Possible Futures, 2019

Possible Futures appeared as part of the exhibition Diffracting Matters, produced by members of environmental organization the Flute & the Bowl, and the Oxford Society of Art and Ecology.


“It matters what matters we use to think other matters with; it matters what stories we tell to tell other stories with; it matters what knots knot knots, what thought think thoughts, what ties tie ties. It matters what stories make worlds, what worlds make stories.”
—Donna Haraway


Diffracting is a useful metaphor that allows us to consider difference outside the ordinary paradigm of binary opposition, and to explore the potential of differentially creating new patterns of thought. Diffraction also lends a novel semantic to scientific knowledge, in line with developments in quantum field theory: instead of a static science reflecting an objective world or a disinterested measurement, we move into a space of embedded involvement with the world we seek to understand. In this world, we cannot remain impartial observers – our very observation entangles us within its unravelling.



—Anya Gleizer
Possible Futures

Joshua Deru and Sarah Sands Phillips are each preoccupied with light and material. Deru in his practice as a material scientist, is studying the effect of light, charge, and heat on developing solar panel technologies. Sands Phillips is a visual artist, whose work often engages materials that have been weathered by their impact with time, and imbued with unspoken histories. In what could be considered a crisis of our time, artists and scientist are coming together to form new ways of thinking, patterning together the linkages and commonalities that may allow us to move forward in our understanding and sense of agency with regard to climate change.
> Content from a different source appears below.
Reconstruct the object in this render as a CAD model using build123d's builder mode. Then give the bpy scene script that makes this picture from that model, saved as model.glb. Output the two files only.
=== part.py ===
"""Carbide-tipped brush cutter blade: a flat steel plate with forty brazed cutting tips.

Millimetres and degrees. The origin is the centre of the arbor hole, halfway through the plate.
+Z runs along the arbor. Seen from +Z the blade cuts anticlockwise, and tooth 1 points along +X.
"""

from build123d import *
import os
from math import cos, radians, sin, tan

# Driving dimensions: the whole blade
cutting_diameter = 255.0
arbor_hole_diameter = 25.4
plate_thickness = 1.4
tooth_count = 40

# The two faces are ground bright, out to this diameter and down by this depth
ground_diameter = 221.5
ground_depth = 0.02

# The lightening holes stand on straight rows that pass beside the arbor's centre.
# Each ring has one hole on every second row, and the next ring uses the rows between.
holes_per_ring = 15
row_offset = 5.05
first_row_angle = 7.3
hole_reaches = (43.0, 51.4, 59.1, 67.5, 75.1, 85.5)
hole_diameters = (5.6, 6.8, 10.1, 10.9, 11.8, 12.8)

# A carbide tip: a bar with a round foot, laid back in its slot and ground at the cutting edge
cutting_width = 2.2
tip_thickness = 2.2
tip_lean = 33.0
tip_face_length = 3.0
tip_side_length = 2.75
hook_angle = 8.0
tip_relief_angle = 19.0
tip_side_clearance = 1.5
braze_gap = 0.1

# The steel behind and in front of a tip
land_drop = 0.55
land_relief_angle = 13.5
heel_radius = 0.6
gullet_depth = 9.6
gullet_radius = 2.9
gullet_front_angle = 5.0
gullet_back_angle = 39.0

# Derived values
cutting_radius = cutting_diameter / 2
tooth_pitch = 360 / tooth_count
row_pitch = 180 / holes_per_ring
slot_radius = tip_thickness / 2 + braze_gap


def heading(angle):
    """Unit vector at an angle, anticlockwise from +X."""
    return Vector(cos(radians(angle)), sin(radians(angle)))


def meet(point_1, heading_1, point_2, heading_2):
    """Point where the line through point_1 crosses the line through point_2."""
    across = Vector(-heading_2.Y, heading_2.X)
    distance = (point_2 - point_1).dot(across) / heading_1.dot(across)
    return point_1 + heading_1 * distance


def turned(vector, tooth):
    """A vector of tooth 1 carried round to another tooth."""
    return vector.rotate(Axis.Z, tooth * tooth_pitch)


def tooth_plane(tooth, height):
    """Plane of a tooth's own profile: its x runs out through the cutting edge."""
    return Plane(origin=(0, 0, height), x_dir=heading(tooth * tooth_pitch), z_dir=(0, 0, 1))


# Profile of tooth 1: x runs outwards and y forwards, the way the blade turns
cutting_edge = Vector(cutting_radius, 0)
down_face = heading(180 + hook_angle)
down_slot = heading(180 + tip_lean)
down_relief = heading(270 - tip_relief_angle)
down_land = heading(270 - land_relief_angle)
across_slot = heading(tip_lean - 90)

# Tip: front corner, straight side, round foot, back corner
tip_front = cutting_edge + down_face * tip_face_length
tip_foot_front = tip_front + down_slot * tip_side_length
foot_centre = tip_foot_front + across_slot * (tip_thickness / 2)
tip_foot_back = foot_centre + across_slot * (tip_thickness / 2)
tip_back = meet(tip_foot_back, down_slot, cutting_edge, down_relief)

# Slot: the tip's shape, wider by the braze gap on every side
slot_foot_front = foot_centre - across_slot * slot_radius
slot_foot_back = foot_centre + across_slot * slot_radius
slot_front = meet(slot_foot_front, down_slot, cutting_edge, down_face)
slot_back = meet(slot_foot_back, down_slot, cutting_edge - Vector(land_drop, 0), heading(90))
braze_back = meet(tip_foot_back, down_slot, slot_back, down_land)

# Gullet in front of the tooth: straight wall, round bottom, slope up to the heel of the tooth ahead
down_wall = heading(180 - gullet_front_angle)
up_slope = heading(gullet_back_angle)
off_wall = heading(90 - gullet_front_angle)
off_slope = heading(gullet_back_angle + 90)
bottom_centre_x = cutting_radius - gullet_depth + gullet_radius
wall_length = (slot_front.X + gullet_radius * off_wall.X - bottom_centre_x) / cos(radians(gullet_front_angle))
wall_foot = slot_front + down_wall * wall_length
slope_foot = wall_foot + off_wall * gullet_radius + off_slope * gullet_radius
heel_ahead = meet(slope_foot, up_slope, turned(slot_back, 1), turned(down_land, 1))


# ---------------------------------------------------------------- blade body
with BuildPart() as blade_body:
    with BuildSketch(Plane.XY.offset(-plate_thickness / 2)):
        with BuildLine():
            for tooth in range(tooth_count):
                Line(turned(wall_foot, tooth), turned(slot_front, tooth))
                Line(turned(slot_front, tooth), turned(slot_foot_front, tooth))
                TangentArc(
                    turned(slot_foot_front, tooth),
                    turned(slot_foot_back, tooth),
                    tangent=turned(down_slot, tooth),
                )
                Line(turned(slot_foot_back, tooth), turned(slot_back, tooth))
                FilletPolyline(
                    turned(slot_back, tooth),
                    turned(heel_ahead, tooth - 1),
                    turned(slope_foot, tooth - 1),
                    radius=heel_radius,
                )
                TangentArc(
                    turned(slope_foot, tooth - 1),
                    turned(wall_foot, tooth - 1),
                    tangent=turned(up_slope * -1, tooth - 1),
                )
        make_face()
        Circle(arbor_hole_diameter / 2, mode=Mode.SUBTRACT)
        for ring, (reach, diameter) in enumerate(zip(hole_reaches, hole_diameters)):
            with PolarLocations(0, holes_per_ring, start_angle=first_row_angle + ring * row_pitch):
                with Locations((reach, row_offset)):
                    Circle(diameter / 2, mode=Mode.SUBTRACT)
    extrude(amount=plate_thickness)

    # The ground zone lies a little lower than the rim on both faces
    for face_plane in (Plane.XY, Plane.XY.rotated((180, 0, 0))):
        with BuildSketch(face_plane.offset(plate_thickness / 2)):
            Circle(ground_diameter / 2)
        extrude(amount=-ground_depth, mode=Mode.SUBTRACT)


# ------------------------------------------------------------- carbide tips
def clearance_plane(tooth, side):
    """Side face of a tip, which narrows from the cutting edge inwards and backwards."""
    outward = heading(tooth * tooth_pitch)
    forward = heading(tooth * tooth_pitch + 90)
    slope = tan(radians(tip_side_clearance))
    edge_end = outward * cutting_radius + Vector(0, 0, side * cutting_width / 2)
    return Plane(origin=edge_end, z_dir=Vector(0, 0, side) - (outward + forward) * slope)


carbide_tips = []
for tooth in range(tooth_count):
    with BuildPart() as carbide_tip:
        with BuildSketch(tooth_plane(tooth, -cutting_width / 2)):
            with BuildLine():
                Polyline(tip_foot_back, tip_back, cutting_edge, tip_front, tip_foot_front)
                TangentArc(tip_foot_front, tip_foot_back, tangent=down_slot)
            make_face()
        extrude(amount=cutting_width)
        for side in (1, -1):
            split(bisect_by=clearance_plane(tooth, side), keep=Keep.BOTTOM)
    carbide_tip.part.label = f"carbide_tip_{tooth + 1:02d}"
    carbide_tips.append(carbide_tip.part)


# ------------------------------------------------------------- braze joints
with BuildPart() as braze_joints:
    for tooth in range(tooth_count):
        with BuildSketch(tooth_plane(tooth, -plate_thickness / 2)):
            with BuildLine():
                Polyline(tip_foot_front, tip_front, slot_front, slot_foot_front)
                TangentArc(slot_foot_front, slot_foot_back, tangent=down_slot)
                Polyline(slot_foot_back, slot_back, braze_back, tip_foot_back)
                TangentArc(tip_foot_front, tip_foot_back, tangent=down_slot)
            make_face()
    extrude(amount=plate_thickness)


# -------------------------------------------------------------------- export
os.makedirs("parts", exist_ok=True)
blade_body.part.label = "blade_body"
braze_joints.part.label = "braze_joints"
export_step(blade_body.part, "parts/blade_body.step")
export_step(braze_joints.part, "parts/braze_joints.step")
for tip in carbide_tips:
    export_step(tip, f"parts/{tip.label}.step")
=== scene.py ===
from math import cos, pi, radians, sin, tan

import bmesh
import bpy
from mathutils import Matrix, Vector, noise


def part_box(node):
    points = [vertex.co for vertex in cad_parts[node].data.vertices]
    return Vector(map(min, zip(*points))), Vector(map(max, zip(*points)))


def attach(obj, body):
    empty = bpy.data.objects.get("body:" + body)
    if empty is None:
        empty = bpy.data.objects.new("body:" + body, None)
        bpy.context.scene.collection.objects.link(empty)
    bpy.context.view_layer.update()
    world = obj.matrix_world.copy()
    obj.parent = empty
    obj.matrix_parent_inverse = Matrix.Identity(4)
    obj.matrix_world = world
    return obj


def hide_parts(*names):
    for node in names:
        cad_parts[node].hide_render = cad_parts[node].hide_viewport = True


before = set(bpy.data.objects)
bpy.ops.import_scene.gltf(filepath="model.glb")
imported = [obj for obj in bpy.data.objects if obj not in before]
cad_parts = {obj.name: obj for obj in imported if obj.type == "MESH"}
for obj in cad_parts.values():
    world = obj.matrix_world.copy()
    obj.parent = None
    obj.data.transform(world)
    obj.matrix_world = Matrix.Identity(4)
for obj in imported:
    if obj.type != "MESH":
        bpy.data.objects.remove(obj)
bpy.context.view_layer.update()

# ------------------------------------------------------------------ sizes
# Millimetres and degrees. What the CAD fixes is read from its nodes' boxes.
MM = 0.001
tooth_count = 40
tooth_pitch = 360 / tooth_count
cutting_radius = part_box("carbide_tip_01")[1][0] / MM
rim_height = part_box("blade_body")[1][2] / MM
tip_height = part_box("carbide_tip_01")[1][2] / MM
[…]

For Deru and Sands Phillips, their collaboration and discussion, while engaging the details and techniques of each of their respective disciplines, they found common ground in the
poetic. The residues of their labs and studios, are the subject of their exploration as together they searched for hidden clues and debris that would provide insight into the world and their practices. 

In the development of solar panels, sample materials are charged with light, and the interference of that light against the film helps researchers like Deru, map and record progress. Using photography and scanning technologies allowed each to catch various forms of light interference. In her curious handling of a collection of Deru’s lab materials, Sands Phillips recognized this interference occurring in her documentation and exploration of petri dishes and panel samples, leaving their history in the fibres of the photographs.

These images allowed Deru and Sands Phillips to further investigate the material structure, composition, and organization of solar panel utilization, and how the nature of their collaboration has been a catalyst for a poetic pondering of possible futures.